Monsieur Milon, vous évoquez la situation à La Réunion. Des plaintes pour escroquerie ont été déposées par l’assurance maladie. Le président de l’association de dialysés mise en cause a démissionné avec fracas en dénonçant sa directrice, laquelle est restée en place. Au final, la situation reste assez dramatique.
Nous sommes favorables à la participation des patients au comité de suivi. Ces patients experts pourront ainsi nous représenter et nous impliquer dans la mise en œuvre de ce plan.
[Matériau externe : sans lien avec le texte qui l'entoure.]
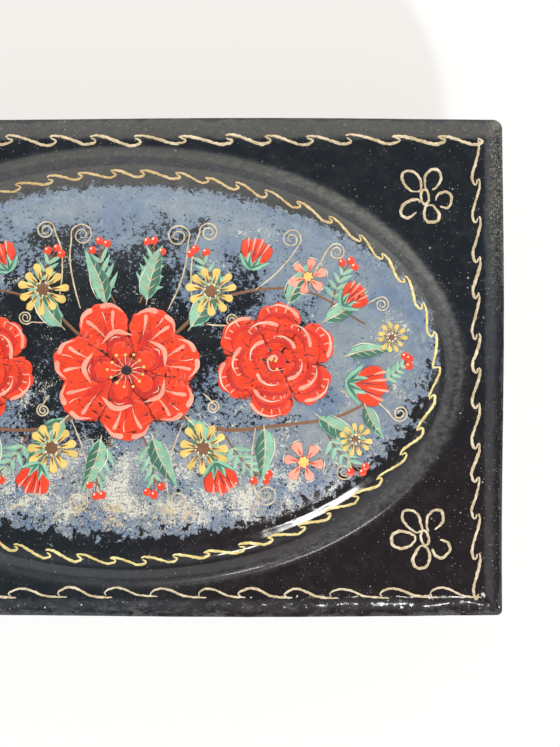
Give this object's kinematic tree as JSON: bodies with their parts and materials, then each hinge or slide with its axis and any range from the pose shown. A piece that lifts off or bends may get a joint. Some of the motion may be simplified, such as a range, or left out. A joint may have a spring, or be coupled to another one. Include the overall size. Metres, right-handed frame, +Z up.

Au niveau des établissements, lorsque les équipes sont d’accord, ces patients peuvent jouer un rôle majeur d’information entre pairs, pour faire remonter l’information auprès des équipes. Nos associations ont montré leur efficacité, en cas de difficultés, pour agir auprès des ARS ou du ministère. De plus en plus de professionnels sont convaincus de l’intérêt de travailler en lien avec les associations et de l’importance des patients experts.
Madame Cohen, c’est vrai, seulement 45 % des patients sont greffés, 55 % étant dialysés. Dans d’autres pays, la proportion est inverse, ce qui est bénéfique pour la qualité de vie de ces personnes et permet de réaliser de considérables économies. Même si la dialyse et la greffe sont des traitements complémentaires, on voit bien qu’il existe une forme de concurrence entre ces deux traitements, des freins dans l’accès à la greffe, à l’inscription sur les listes d’attente. Certains patients, récusés dans une région, passent dans la région voisine où ils ne le sont plus. Cela pose question, en effet. Il faut réfléchir à un meilleur équilibrage entre les deux traitements.